At BRO, we are developing such a training regimen. The new training is designed to provide a solid understanding of the nature of light and the interaction between light and matter. Although Maxwell’s theory of electricity and magnetism can be used to completely describe any nonquantum optical phenomena, many problems in optics can be fully investigated using techniques that require less mathematical rigor. An introduction to optical engineering starts from the principles of geometrical optics. Many optical systems can be fully evaluated using only a few basic postulates. Most optical-design and analysis programs use geometric optics for most calculations.

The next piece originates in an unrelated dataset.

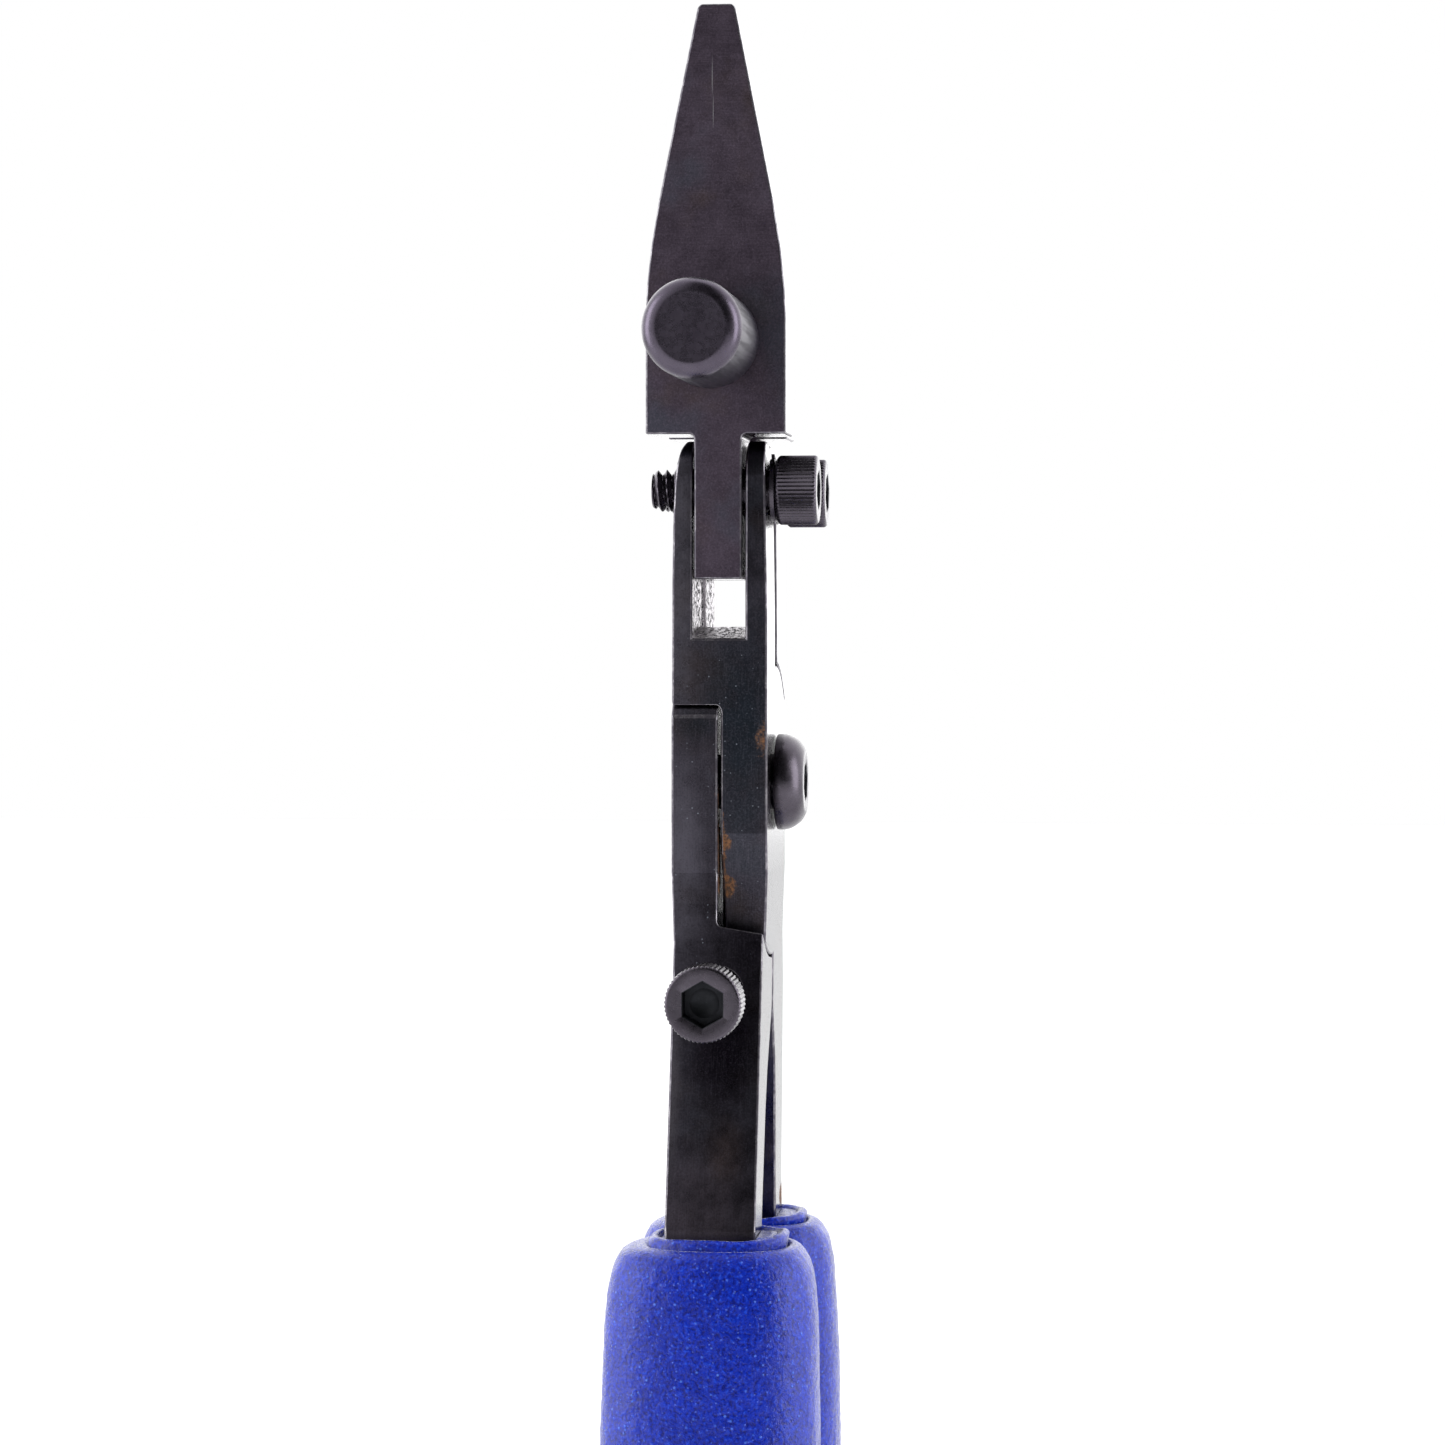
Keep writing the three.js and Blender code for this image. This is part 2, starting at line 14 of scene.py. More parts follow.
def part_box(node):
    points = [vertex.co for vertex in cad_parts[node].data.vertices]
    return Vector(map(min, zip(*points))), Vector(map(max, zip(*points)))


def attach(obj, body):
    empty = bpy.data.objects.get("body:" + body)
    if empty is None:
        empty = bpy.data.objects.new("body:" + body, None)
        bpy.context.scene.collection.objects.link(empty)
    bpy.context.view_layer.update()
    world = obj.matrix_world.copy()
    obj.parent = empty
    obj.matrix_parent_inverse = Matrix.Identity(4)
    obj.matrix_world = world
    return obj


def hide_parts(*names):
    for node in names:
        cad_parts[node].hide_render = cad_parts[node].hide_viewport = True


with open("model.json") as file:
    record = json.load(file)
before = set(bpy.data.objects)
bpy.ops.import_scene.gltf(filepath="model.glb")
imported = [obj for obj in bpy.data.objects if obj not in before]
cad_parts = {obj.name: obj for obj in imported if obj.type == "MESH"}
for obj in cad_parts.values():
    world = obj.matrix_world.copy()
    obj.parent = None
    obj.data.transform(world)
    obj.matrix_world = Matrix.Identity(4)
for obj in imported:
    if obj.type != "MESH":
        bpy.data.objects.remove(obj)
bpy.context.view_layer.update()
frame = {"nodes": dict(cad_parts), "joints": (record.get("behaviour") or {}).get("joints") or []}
NODES = frame["nodes"]
MM = 0.001
JOINTS = {joint["name"]: joint for joint in frame["joints"]}
PIVOT = Vector(JOINTS["jaw_pivot"]["pos_m"])

# Camera: its place about the pivot, and where it aims
CAMERA_AZIMUTH = math.radians(6.3)
CAMERA_DISTANCE = 0.459
CAMERA_RISE = 0.0176
CAMERA_PITCH = math.radians(1.34)
CAMERA_AIM_LEFT = 0.00081
LENS_MM = 98.41
SENSOR_MM = 36.0

# Screws, washers, dies and knobs, in millimetres
JAW_SCREW = {"radius": 2.415, "head": 3.96, "height": 4.7, "socket": 3.97, "length": 14.35,
             "pitch": 1.058, "threaded": 3.2, "teeth": 54}
STOP_SCREW = {"radius": 2.5, "head": 4.3, "height": 4.8, "socket": 4.45, "length": 22.0,
              "pitch": 0.8, "threaded": 10.5, "teeth": 54}
PIVOT_SCREW = {"radius": 3.175, "head": 5.55, "rim": 1.1, "height": 3.3, "flat": 3.65,
               "socket": 3.97, "length": 10.95}
WASHER = {"inner": 2.75, "outer": 3.6, "thickness": 0.65}
KNOB = {"radius": 5.55, "height": 19.1, "edge": 1.6, "fullness": 0.32, "foot": 0.45, "bore": 2.7,
        "depth": 10}
DIE = {"radius": 5.4, "shank": 2.4, "seat": 2.5}
SOCKET_BANDS = 8                # bands of faces in a socket's walls and floor
BUTTON_COLUMNS = 192            # faces round the pivot screw
COLUMNS_PER_TOOTH = 6           # faces across one tooth of a cap screw's knurling

# Handles: the vinyl's middle line and half sizes, in millimetres from the pivot
LINER = {"end": -149.5, "half_width": 8.0, "half_depth": 6.5}
GRIP = {"end": -152.0, "half_width": 12.4, "half_depth": 9.75}
SECTION_POWER = 0.78            # the sleeves' section: 1 is an ellipse, less is squarer
COLLAR_OFFSET = 0.7             # the collars sit a little to the right of the steel
SKIN_INSET = 0.16               # keeps the pebbled skin inside the sleeve's outline
STEEL_HALF_WIDTH = 5.1
STEEL_GAP = 0.08                # from the steel to the inner sleeve
STEEL_END = -147.0


# ---------------------------------------------------------------- material graphs


class Graph:
    """A material's node tree, with a method for each kind of node that the finishes use."""

    def __init__(self, name):
        self.material = bpy.data.materials.new(name)
        self.material.use_nodes = True
        self.tree = self.material.node_tree
        self.shader = self.tree.nodes["Principled BSDF"]
        self.place = self.add("ShaderNodeTexCoord").outputs["Object"]

    def add(self, kind, sockets=None, **settings):
        node = self.tree.nodes.new(kind)
        for key, value in settings.items():
            setattr(node, key, value)
        for key, value in (sockets or {}).items():
            self.set(node.inputs[key], value)
        return node

    def set(self, socket, value):
        if isinstance(value, bpy.types.NodeSocket):
            self.tree.links.new(value, socket)
        else:
            socket.default_value = value

    def stretched(self, x, y, z):
        """Object coordinates divided by a size in millimetres along each axis."""
        sizes = [1 / (size * MM) for size in (x, y, z)]
        return self.add("ShaderNodeMapping", {"Vector": self.place, "Scale": sizes}).outputs[0]

    def grain(self, size, detail=3.0, rough=0.55, coordinates=None):
        """Noise from 0 to 1 whose features are about size millimetres across."""
        vector = self.stretched(size, size, size) if coordinates is None else coordinates
        return self.add("ShaderNodeTexNoise", {"Vector": vector, "Scale": 1.0, "Detail": detail,
                                               "Roughness": rough}).outputs["Fac"]

    def dots(self, size, radius):
        """(nearness to a dot's middle from 0 to 1, the dot's own random number)."""
        cells = self.add("ShaderNodeTexVoronoi", {"Vector": self.stretched(size, size, size),
                                                  "Scale": 1.0})
        near = self.remap(cells.outputs["Distance"], radius, radius * 0.4)
        cell = self.add("ShaderNodeSeparateColor", {"Color": cells.outputs["Color"]}).outputs[0]
        return near, cell

    def remap(self, value, low, high, out_low=0.0, out_high=1.0):
        sockets = {"Value": value, "From Min": low, "From Max": high, "To Min": out_low,
                   "To Max": out_high}
        return self.add("ShaderNodeMapRange", sockets, interpolation_type="SMOOTHSTEP").outputs[0]

    def math(self, operation, first, second=0.0):
        node = self.add("ShaderNodeMath", operation=operation)
        self.set(node.inputs[0], first)
        self.set(node.inputs[1], second)
        return node.outputs[0]

    def axes(self):
        """The x, y and z of object coordinates, in metres."""
        return self.add("ShaderNodeSeparateXYZ", {"Vector": self.place}).outputs

    def mix(self, factor, first, second):
        """Mixes two colours, each a socket or an (r, g, b)."""
        node = self.add("ShaderNodeMix", data_type="RGBA")
        self.set(node.inputs[0], factor)
        for index, color in ((6, first), (7, second)):
            self.set(node.inputs[index], color if isinstance(color, bpy.types.NodeSocket) else (*color, 1))
        return node.outputs[2]

    def mix_value(self, factor, first, second):
        """Mixes two numbers, each a socket or a value."""
        node = self.add("ShaderNodeMix", data_type="FLOAT")
        for index, value in ((0, factor), (2, first), (3, second)):
            self.set(node.inputs[index], value)
        return node.outputs[0]

    def bump(self, height, distance, under=None):
        """Bump of height (0 to 1) times distance in millimetres, over another bump if there is one."""
        sockets = {"Height": height, "Distance": distance * MM, "Strength": 1.0}
        if under is not None:
            sockets["Normal"] = under
        return self.add("ShaderNodeBump", sockets).outputs[0]

    def near(self, point, radii, soft=0.6):
        """1 at a point (millimetres from the pivot), fading to 0 at radii millimetres along x, y, z."""
        sizes = [1 / (radius * MM) for radius in radii]
        start = [-(PIVOT[i] + point[i] * MM) * sizes[i] for i in range(3)]
        moved = self.add("ShaderNodeMapping", {"Vector": self.place, "Location": start,
                                               "Scale": sizes}).outputs[0]
        length = self.add("ShaderNodeVectorMath", {0: moved}, operation="LENGTH").outputs["Value"]
        return self.remap(length, 1.0, 1.0 - soft)

    def inside(self, low, high, soft=0.15):
        """1 inside a box given in millimetres from the pivot, 0 outside it."""
        amount = None
        for i, place in enumerate(self.axes()):
            start, end = PIVOT[i] + low[i] * MM, PIVOT[i] + high[i] * MM
            rising = self.remap(place, start, start + soft * MM)
            falling = self.remap(place, end, end - soft * MM)
            both = self.math("MULTIPLY", rising, falling)
            amount = both if amount is None else self.math("MULTIPLY", amount, both)
        return amount

    def facing_sideways(self):
        """1 on faces that look along X or straight down, 0 on the others."""
        normal = self.tree.nodes.new("ShaderNodeTexCoord").outputs["Normal"]
        x, _, z = self.add("ShaderNodeSeparateXYZ", {"Vector": normal}).outputs
        reach = self.math("MAXIMUM", self.math("ABSOLUTE", x), self.math("MULTIPLY", z, -1.0))
        return self.remap(reach, 0.80, 0.97)

    def finish(self, **sockets):
        """Sets the shader's sockets and returns the material."""
        names = {"color": "Base Color", "metal": "Metallic", "rough": "Roughness",
                 "normal": "Normal", "specular": "Specular IOR Level", "sheen": "Sheen Weight"}
        for key, value in sockets.items():
            self.set(self.shader.inputs[names[key]], value)
        return self.material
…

Beyond the limits of geometrical optics is physical optics. By considering the wavelike properties of light propagation, it is possible to analyze other details in the performance of the optical system. This analysis includes information about the phase relationships between superposed wavefronts and the differences in these effects seen in coherent and incoherent light. The training will also consider interference and diffraction effects, why they occur, when they occur and, of significant importance, when is it important or necessary to consider these effects.
The principles of geometric optics as well as wavefront superposition offer approximate solutions to Maxwell’s equations. Full solutions to Maxwell’s theory provide exact solutions to diffraction phenomena, at considerable computational expense. However, these solutions are necessary to provide a basis for understanding and analyzing polarization, which describes the oscillation of the light wave in the direction of the transverse electric field. An understanding of polarization and proper modeling of polarization is key in many areas of optical analysis.
Most scientists and engineers, while familiar with the basic ideas described above, are not as knowledgeable about the proper software tool to use for a particular analysis. A training course designed to expand on the basic understanding of optical concepts, as well as provide a thorough understanding of the capabilities and limitations of the available programs, is a significant first step toward providing the necessary information.